I presume that this decree and rule are extant and binding on Furhmann and his colleagues. I presume that he also wears the distinctive Franciscan habit with a cord and three knots. They stand for the three evangelical counsels of poverty, chastity and obedience. Has Furhmann unknotted one of them?

When a priest seeks to be ordained, the people are asked if they accept that person. Hence ordination, like the sacrament of matrimony, is not a one way street. It is not a private act. It is a public commitment to the ecclesial community. It cannot be wished away.

If, for any reason, a priest feels that he is no longer capable of living that commitment then he should apply for dispensation and be relieved of that bond. He cannot have his cake and eat it too; being “celibate” on the one hand and being sexually active on the other.

As a married man I cannot even pretend to say that I don’t have sexual temptations. It is another matter that, by God’s grace, I have so far remained faithful to my spouse of 38 years and my matrimonial vows. If, however, I were to have a gay relationship with a man, while being bound in matrimony to my spouse, then it would be a breach of contract and a ground for my wife to divorce me; as provided for in Section 10(2) of the Divorce Act 1869 that applies to Christians.

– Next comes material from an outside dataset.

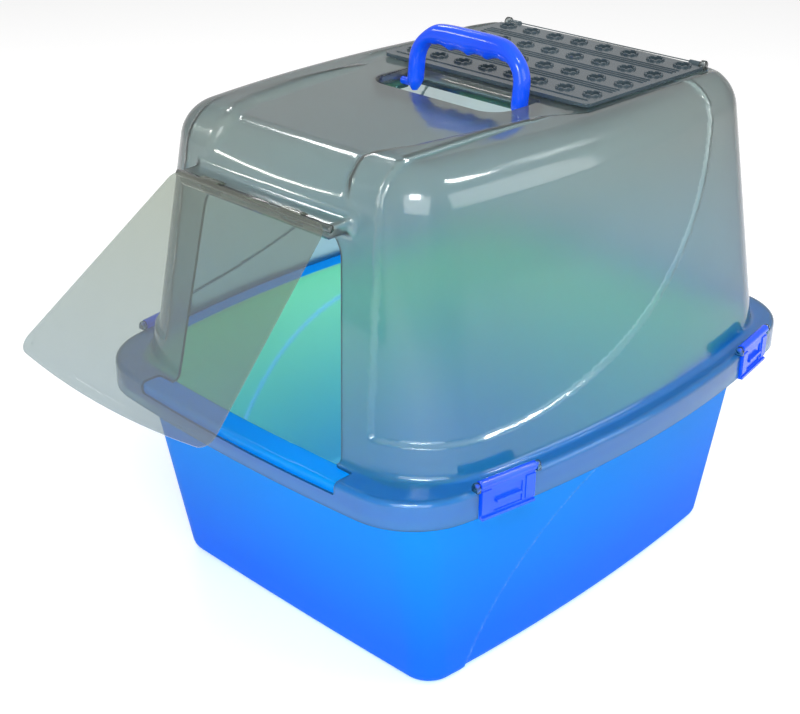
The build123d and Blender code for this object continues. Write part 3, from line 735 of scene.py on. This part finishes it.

So whether one has received the sacrament of ordination or of matrimony, one has to play by the rules. To the likes of Markus Furhmann and sundry moral theologians I would humbly suggest that they pay a visit to the rose garden in Porziuncula, Assisi. Yes, we all have human frailty, but we are also receptacles of divine grace and strength, if only we are open to the promptings of the Holy Spirit, the Paraclete.